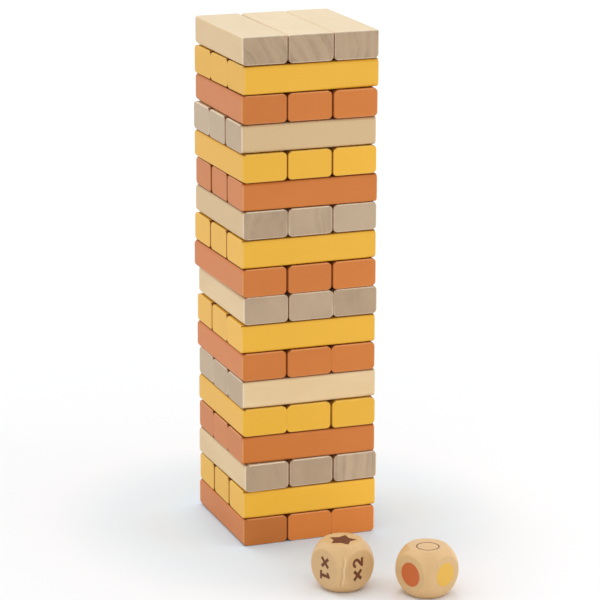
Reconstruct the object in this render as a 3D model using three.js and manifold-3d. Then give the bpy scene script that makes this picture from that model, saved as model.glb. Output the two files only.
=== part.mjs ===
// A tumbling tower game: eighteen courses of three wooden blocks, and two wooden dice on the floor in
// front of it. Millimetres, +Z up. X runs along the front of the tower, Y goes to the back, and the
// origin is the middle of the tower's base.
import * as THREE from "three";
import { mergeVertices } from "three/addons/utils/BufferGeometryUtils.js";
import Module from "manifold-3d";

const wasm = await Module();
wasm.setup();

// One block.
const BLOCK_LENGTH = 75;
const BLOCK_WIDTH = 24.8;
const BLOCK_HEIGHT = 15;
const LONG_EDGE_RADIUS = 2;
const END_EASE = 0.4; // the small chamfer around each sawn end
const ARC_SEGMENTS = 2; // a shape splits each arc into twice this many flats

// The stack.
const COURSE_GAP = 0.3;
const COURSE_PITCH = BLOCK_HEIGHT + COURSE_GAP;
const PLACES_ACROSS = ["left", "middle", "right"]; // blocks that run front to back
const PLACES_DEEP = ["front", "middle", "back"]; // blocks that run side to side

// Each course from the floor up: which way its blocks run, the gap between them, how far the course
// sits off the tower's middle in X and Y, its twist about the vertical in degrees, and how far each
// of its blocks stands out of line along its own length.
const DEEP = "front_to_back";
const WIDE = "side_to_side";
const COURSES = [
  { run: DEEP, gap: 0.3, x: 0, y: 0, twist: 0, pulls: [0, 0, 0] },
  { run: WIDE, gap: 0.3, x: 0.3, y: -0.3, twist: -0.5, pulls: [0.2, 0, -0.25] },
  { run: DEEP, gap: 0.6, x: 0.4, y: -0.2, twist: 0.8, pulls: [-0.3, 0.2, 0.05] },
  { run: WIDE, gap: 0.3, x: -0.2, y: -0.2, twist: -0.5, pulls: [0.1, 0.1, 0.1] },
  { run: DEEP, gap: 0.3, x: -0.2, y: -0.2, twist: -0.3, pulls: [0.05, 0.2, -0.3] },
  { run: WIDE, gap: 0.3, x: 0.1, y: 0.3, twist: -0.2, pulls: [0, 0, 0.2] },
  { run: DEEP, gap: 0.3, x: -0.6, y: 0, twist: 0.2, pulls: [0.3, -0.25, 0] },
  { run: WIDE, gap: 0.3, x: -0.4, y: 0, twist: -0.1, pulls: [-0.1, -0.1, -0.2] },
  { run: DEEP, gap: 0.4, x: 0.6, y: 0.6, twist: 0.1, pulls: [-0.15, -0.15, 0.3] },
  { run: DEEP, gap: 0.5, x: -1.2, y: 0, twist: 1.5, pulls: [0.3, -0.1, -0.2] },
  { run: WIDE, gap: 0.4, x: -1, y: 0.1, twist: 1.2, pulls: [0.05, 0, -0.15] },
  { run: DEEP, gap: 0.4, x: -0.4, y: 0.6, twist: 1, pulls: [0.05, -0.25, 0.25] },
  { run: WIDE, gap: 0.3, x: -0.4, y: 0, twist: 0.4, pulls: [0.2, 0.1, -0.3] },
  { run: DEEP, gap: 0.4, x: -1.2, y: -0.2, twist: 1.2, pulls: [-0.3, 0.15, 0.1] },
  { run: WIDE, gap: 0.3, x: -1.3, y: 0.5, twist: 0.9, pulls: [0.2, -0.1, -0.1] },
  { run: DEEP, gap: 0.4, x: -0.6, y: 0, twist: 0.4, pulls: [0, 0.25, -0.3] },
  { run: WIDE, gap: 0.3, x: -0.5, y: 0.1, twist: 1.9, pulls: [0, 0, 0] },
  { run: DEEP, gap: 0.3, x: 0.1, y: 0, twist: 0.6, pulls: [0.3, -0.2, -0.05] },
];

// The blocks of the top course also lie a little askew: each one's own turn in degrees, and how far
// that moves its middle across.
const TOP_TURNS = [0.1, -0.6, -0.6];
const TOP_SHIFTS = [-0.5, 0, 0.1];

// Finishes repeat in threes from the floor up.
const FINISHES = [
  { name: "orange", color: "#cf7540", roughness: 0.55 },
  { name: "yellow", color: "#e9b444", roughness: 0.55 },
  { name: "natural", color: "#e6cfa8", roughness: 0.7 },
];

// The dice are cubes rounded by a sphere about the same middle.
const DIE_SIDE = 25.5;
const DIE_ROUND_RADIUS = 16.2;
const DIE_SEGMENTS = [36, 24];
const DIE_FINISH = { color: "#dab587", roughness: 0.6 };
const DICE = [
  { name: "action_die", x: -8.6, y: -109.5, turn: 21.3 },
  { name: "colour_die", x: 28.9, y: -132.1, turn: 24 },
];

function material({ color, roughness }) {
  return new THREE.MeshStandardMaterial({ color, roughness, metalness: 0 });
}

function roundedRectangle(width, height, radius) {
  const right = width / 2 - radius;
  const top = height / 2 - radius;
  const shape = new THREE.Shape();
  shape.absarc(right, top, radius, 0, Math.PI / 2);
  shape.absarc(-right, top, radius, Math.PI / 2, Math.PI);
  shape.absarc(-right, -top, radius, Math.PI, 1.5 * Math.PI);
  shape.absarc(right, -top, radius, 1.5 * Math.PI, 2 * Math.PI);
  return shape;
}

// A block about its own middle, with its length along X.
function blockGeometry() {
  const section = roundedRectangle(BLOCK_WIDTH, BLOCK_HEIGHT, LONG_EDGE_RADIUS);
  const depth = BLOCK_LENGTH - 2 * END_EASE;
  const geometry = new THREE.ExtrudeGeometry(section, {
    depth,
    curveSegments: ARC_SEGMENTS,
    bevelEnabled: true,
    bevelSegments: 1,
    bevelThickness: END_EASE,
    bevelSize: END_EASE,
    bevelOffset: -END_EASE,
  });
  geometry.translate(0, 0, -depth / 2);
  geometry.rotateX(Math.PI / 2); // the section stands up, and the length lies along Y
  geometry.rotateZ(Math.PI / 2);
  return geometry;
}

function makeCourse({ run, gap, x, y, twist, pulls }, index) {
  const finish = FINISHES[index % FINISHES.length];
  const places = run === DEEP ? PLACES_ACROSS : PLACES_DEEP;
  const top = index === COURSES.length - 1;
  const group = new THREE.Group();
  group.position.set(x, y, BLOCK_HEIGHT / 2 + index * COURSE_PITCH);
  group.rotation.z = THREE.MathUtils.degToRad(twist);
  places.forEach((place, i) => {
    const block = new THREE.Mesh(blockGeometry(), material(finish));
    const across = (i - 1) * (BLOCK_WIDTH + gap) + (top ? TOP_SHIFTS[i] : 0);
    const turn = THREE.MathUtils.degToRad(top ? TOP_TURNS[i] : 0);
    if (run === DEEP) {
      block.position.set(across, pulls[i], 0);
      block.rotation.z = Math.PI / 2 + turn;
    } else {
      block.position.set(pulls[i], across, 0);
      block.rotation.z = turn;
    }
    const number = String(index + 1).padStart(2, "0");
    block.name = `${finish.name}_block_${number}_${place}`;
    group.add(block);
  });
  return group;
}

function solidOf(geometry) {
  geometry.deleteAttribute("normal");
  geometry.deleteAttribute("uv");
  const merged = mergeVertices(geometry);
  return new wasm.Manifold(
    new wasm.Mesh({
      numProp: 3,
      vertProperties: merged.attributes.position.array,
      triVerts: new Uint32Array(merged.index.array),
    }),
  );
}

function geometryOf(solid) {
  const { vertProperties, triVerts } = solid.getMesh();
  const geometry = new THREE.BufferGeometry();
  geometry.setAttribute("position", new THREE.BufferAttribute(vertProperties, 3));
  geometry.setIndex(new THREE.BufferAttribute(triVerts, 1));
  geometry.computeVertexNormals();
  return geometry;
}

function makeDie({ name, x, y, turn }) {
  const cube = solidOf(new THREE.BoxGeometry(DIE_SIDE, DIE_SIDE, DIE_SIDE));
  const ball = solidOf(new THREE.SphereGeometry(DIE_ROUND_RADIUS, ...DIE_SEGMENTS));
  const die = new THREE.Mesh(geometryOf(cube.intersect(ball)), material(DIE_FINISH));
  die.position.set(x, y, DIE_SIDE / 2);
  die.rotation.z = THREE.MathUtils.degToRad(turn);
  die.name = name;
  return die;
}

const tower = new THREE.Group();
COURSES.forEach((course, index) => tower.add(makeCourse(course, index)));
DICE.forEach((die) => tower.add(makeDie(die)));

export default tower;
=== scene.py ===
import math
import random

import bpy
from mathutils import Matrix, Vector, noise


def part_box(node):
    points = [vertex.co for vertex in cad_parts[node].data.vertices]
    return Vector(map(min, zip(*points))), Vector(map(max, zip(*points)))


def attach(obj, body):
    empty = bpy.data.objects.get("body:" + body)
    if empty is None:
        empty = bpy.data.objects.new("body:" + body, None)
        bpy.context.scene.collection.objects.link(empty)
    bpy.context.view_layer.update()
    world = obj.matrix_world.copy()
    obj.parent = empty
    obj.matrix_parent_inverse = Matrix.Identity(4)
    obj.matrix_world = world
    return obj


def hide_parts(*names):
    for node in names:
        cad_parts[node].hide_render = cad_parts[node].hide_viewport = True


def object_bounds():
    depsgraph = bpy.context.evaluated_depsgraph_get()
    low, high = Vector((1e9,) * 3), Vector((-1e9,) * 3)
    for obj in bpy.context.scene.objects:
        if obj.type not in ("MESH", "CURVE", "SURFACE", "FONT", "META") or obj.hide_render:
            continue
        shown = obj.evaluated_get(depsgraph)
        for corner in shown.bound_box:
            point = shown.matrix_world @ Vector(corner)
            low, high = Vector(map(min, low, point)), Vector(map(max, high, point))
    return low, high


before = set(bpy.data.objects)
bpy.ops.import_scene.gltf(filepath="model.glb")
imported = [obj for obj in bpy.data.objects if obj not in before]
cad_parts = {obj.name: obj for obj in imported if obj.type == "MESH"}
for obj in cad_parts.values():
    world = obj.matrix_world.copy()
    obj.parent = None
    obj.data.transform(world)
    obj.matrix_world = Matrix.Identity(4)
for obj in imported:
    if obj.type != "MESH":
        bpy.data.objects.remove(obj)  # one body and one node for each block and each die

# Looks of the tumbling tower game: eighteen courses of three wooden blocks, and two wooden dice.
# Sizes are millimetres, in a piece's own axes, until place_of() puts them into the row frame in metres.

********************

• **Exercise objective**: Of the lines in the listing above, how many hold the string "them"? Reply with the number only.

• **Expected answer**: 2